If all goes well, production of LCH will start somewhere around 2015. In all 65 (5 squadrons) have been ordered by the IAF and 114 (9 squadrons) by the Army. Eventually, India will have close to 400 attack helicopters. This includes 179 LCH, 76 Rudra, 22 AH 64D Apache Longbows Block III, 139 Mi-17 V-5 which are coming in the weapons configuration and 25 odd upgraded MI-35s.
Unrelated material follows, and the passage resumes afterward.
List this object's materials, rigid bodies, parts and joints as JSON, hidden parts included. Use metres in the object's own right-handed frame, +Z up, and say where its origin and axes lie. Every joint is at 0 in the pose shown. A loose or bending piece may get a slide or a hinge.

Even though Kargil turned out to be a political blunder for Pakistan, militarily it was indeed a superb plan hatched by General Musharraf.  Without a fight Pakistan gained the heights overlooking the vital Srinager-Leh road. The LCH negates the possibility of another such adventure.  Considering that most of the terrain along the LAC and LOC is mountainous, the LCH will become a game changer for high altitude warfare in the times to come. It is as big an achievement and a deterrent as the Agni V. It puts India in a select club of countries that can produce a sophisticated state of the art attack helicopter. The LCH can also be a great export candidate.
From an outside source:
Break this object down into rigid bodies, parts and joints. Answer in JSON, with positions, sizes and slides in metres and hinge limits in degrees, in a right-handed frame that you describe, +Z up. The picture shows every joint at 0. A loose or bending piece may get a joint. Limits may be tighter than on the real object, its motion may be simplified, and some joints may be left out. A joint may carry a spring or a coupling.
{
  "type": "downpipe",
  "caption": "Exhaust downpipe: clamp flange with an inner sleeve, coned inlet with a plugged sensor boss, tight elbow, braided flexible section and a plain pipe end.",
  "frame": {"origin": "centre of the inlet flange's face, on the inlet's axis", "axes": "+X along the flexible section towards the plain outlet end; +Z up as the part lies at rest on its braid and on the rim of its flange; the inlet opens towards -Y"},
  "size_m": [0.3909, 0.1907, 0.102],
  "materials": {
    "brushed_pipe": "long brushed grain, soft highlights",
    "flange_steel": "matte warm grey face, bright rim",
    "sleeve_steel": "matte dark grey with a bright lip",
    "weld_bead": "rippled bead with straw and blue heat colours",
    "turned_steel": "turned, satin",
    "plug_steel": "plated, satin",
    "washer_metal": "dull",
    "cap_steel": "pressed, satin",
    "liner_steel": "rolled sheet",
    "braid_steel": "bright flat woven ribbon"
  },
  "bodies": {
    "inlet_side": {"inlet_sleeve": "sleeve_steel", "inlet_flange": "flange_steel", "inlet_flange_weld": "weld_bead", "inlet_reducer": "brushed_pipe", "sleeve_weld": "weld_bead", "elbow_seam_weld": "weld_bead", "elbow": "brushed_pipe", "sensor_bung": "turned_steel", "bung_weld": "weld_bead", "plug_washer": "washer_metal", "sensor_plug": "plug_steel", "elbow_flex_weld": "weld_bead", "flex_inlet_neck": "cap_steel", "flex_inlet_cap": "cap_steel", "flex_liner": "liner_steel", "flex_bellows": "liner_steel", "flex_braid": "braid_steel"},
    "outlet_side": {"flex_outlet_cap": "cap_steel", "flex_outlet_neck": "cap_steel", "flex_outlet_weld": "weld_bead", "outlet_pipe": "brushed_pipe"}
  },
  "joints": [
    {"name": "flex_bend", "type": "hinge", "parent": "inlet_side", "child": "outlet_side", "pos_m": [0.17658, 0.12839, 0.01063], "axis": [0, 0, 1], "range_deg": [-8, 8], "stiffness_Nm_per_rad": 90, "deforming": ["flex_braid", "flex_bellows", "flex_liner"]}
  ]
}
The success of LCH program also proves that acquiring indigenous technologies may have a longer learning curve, but once a technology threshold is achieved, subsequent derivate platforms can be materialized much faster as the rate of technology absorption progresses exponentially. Many critics have pointed out the high percentage of foreign components in our indigenous programs; we must keep in mind that these analyses are purely based on the cost of components, which may be misleading in many cases. It is time we had faith in our indigenous programs and the organizations that execute them.